If you want to try a HCl catalysed esterification, you may like to take a look at the following articles which deal with this:
J. Amer. Chem. Soc., 71, 1949, 3100.
Justus Liebigs Ann. Chem., 326?, 1903, 99.
Tetrahedron, 52 (1), 1996, 225-232. [Using HCl gas to give a quantitative yield]
An alternative is to first form the acyl chloride with SOCl2 then react this with ethanol. The highest yielding and/or most accessible references are:
J. Org. Chem, 55 (7), 1990, 2254-2256. [97% yield]
Tetrahedron Asymmetry, 11 (6), 2000, 1367-1374.
Can. J. Chem. 80, 2002, 1662-1667. [99% yield]
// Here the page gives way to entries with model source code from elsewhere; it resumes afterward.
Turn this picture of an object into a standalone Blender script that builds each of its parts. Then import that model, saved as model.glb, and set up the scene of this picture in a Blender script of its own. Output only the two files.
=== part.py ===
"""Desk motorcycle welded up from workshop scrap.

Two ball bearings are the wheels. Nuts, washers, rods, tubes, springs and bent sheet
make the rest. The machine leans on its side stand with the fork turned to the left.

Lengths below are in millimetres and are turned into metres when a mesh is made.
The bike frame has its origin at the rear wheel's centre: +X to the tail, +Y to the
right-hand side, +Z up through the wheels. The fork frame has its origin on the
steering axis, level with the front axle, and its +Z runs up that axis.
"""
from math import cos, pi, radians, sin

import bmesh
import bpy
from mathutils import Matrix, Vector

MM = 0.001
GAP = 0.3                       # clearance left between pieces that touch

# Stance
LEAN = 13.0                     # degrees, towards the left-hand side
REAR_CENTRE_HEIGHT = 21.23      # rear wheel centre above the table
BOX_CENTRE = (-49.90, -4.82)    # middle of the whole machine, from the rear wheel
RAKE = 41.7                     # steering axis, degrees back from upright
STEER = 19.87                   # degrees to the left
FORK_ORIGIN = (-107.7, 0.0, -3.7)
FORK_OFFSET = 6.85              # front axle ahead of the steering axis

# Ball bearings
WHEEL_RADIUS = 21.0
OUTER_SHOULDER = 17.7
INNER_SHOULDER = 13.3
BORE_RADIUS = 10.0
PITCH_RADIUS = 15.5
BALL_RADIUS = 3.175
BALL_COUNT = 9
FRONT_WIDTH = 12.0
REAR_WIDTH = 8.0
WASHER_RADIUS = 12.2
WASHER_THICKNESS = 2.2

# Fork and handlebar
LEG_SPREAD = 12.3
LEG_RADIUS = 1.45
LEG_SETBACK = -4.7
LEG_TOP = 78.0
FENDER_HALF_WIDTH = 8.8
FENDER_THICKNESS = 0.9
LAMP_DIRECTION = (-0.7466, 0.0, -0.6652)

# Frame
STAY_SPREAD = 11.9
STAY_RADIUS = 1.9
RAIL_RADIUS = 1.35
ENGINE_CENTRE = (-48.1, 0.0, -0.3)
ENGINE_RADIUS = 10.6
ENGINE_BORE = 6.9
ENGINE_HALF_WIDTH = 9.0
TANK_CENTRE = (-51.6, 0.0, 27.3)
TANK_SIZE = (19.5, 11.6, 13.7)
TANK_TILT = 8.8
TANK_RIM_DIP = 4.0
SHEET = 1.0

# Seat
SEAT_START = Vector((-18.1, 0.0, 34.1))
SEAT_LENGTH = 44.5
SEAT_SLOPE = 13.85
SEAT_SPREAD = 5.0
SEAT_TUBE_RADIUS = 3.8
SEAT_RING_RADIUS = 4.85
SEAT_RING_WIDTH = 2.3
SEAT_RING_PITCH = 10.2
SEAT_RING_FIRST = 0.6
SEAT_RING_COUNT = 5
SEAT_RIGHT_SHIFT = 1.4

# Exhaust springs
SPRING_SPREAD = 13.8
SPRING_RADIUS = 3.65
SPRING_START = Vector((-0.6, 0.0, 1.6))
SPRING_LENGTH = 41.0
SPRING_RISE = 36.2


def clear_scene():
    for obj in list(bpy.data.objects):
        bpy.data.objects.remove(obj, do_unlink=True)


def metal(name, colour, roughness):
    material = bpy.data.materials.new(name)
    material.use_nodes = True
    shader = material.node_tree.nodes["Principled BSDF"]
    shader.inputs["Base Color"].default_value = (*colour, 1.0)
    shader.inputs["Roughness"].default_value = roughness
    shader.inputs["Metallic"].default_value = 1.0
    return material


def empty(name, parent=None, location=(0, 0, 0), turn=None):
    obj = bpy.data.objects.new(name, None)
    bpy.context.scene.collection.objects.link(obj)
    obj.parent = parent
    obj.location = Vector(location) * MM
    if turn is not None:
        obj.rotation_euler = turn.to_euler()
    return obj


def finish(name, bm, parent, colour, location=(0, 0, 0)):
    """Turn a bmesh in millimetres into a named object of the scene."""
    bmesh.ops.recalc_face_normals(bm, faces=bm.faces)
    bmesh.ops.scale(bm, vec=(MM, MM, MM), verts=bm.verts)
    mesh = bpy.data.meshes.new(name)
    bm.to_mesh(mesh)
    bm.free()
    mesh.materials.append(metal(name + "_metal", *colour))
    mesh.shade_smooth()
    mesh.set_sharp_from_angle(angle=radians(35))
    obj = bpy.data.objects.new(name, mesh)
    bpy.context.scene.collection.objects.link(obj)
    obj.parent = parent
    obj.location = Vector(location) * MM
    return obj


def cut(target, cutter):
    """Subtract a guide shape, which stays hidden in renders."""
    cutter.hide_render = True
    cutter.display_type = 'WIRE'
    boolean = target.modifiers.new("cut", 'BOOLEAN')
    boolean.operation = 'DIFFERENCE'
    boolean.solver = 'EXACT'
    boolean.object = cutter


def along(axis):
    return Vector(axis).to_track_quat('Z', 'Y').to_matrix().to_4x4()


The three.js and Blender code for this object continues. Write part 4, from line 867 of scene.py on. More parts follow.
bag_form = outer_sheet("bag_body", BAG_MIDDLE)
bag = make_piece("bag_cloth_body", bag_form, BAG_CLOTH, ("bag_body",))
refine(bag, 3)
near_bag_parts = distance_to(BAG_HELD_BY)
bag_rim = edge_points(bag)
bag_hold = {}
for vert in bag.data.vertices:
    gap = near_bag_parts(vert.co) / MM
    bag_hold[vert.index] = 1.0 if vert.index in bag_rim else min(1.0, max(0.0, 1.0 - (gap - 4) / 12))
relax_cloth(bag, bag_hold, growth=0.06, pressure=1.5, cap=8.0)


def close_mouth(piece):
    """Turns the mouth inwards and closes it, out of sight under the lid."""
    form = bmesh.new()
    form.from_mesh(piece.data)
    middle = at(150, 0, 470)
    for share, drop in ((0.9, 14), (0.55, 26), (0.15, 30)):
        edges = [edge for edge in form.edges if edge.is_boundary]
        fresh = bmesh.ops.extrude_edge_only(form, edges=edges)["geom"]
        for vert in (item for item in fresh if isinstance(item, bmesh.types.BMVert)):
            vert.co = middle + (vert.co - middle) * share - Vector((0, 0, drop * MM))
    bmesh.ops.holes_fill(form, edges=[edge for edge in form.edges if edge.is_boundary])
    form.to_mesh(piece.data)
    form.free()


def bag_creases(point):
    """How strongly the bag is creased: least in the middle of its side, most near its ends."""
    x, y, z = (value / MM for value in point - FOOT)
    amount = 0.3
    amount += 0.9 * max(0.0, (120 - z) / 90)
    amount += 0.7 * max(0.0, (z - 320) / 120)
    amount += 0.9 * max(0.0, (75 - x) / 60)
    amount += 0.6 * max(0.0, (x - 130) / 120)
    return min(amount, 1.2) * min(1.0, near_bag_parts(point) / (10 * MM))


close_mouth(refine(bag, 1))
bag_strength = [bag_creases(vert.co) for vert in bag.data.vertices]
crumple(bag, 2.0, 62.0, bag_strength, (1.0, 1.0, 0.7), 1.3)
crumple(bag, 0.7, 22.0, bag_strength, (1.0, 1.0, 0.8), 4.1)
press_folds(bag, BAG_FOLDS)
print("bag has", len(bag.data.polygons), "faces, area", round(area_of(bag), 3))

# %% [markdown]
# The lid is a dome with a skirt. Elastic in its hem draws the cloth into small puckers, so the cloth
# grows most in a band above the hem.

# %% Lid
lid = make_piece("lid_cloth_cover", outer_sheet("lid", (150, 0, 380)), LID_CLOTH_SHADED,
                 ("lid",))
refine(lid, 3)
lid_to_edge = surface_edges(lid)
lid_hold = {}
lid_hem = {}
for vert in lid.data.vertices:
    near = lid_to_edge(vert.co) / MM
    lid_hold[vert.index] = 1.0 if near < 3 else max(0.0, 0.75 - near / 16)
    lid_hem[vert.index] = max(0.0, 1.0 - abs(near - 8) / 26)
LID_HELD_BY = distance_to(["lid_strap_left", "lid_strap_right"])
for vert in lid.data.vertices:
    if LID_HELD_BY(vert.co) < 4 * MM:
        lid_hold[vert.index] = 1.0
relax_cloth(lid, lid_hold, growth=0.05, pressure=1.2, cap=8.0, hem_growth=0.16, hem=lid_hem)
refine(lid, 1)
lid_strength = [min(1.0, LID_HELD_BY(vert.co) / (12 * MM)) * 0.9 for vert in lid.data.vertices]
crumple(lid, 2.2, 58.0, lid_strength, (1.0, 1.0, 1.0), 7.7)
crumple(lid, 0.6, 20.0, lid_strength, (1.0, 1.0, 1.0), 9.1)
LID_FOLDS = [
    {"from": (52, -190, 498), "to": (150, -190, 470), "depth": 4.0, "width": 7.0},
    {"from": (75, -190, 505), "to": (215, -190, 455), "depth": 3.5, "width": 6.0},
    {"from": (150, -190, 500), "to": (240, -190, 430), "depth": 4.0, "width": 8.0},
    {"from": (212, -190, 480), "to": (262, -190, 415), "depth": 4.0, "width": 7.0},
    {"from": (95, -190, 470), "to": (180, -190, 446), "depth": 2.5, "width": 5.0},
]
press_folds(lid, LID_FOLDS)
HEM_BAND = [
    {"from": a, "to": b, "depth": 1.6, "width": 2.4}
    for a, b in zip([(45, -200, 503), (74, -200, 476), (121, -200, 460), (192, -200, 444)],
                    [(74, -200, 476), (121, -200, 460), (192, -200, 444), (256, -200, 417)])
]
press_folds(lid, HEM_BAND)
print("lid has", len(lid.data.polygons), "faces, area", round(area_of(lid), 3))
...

Edit: Here is the experimental from Tetrahedron, 52 (1), 1996, 225-232. The title refers to the N-protected amino ester. I suppose you'll have to be the judge of what is an 'enough amount' of HCl gas:
Preparation of Ethyl N-(2,2-Dimethylethoxycarbonyl)-(L)-prolinate (6a):
To a solution of (L)-proline (10 g, 87 mmol) in EtOH (150 mL) was introduced enough amount of hydrogen chloride gas and the resulting solution was heated at reflux for 1 h. Evaporation of the solvent gave ethyl (L)-prolinate hydrochloride (15.6 g, 100%) as a colorless oil.